New Architectures2023
Archival inkjet print on cotton paper
The ongoing series New Architectures
by multidisciplinary artist Allegra Hangen
utilizes erasure as a tool and a methodology
to question strict and antiquated modes
of thinking about progress, Modernity,
functional spaces, and the “everyday man”
as discussed by Le Corbusier in his canonical
book, “Towards a New Architecture.”
Hangen digitally erases words and whole
phrases of Le Corbusier’s to form her own
poetry--at times minimal and naturalistic,
at others, critical and objective. Her poetry
sometimes focuses on the natural world,
depending on the words included by the
original author.
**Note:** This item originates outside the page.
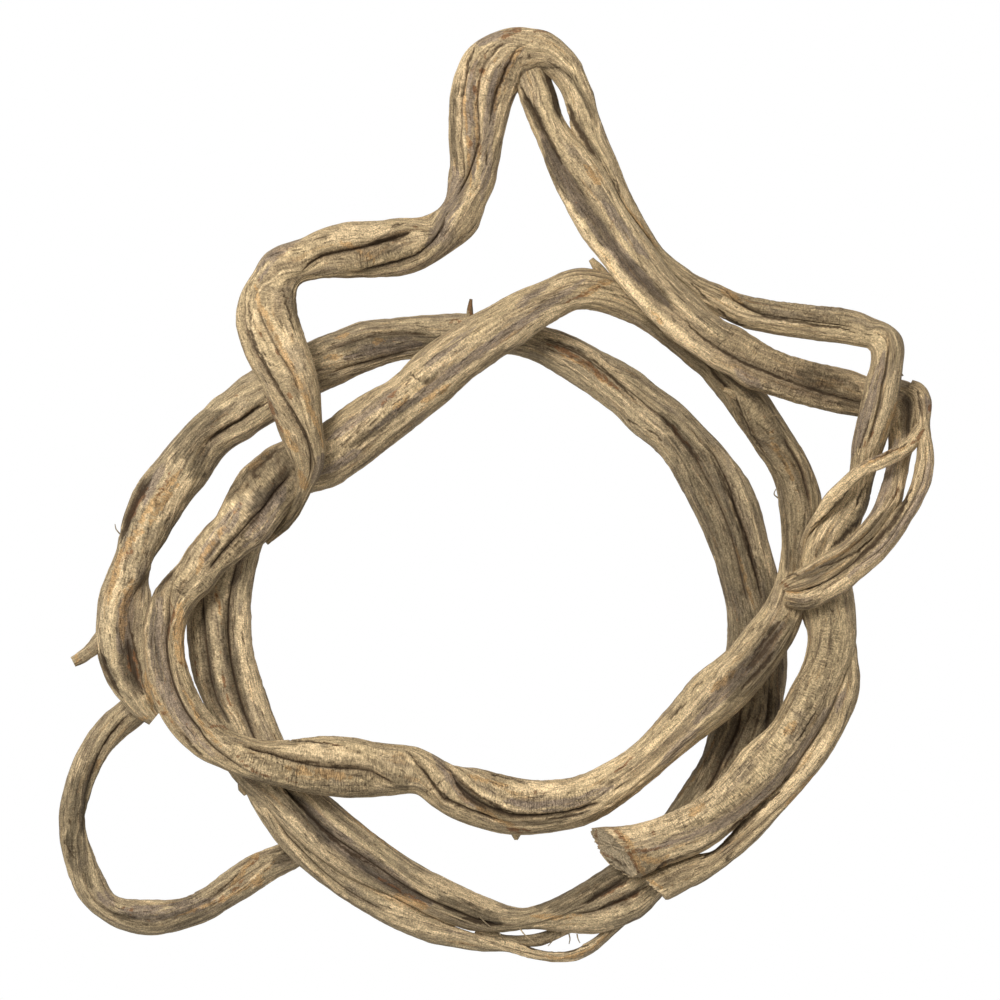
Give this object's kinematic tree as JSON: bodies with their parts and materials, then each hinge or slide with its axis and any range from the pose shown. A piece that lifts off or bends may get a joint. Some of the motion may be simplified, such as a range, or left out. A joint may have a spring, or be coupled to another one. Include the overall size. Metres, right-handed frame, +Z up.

But often she focuses on the
built world, specifically the postwar Modernist
buildings that gave form to the radical ways
that (predominantly male) architects began
to think about frugality, harmony, machinery,
efficiency, technology, modularity, and
individualism, in relation to mankind and our
necessities.
Today, our ever-connected world allows for
an empathy and a knowing that one style
of home cannot fit all. This makes much of
Le Corbusier’s thesis crumble and fall into
fragmented idealistic pretensions. Hangen
sifts through the rubble to form a new structure
from these old words, something deeper,
softer, more poetic; a New Architecture.